Questo è il Paese di Asia Bibi e di Shahbaz Bhatti. Ma è qui che sta avvenendo un miracolo, per cui un giorno un intero popolo sarà chiamato santo: vessati, umiliati, uccisi, non pagati, i cristiani del Pakistan non reagiscono. Una popolazione che è minoranza, fatta di semplici e di analfabeti, sta scrivendo la più esemplare pagina di Vangelo dei nostri giorni.

Dice suor Alberta: «L’altra domenica la cattedrale di Rawalpindi era stracolma di gente che cantava i salmi prima dell’inizio della Messa. Si riuniscono anche in casa per cantarli: "Proteggimi, Signore, dalle mani dei malvagi, salvami dall’uomo violento: tramano per farmi cadere". È il salmo della fiducia, la preghiera nel pericolo. Sentono Cristo veramente vicino».

E suor Agostina: «È difficile da far comprendere a chi pensa a Dio come ad un essere distante, che invece è vicino e condivide con noi la sofferenza: è il compito di questi fratelli. I cristiani del Pakistan sanno di vivere il venerdì santo della loro storia, ma attendono la Pasqua. Sono certi che arriverà e per questo sono maestri di fede per noi».

Il paradosso è che le scuole cattoliche, benché non siano finanziate dal governo e dunque siano a pagamento, sono frequentate per lo più da musulmani, perché sono le migliori. La gente della strada, non i ricchi, ha sempre amato i cristiani perché sono onesti, responsabili e buoni.

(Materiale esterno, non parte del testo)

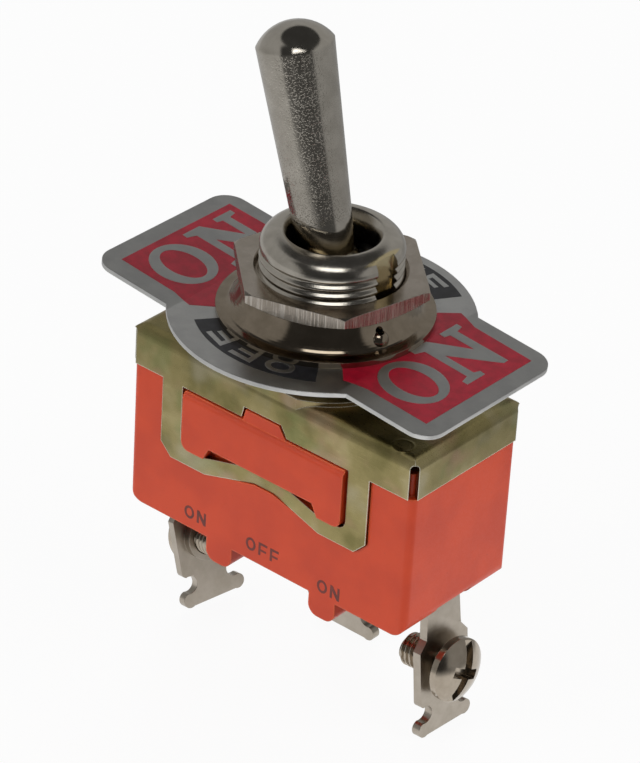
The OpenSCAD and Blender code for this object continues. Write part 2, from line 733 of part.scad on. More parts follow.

La situazione si è incattivita con la guerra in Afghanistan dopo l’11 settembre. Così una minoranza di poveri cristiani, alla periferia di ogni impero, è diventata il simbolo di tutti i poteri forti occidentali. Ma i cristiani, discriminati, non discriminano: alcune suore a Karachi hanno costruito una struttura per bambini disabili e la maggior parte sono musulmani. «Le famiglie – spiega suor Agostina – sono grate ed è questo atteggiamento che piano piano convertirà i cuori più duri». Quel giorno sarà la Pasqua dei nuovi martiri.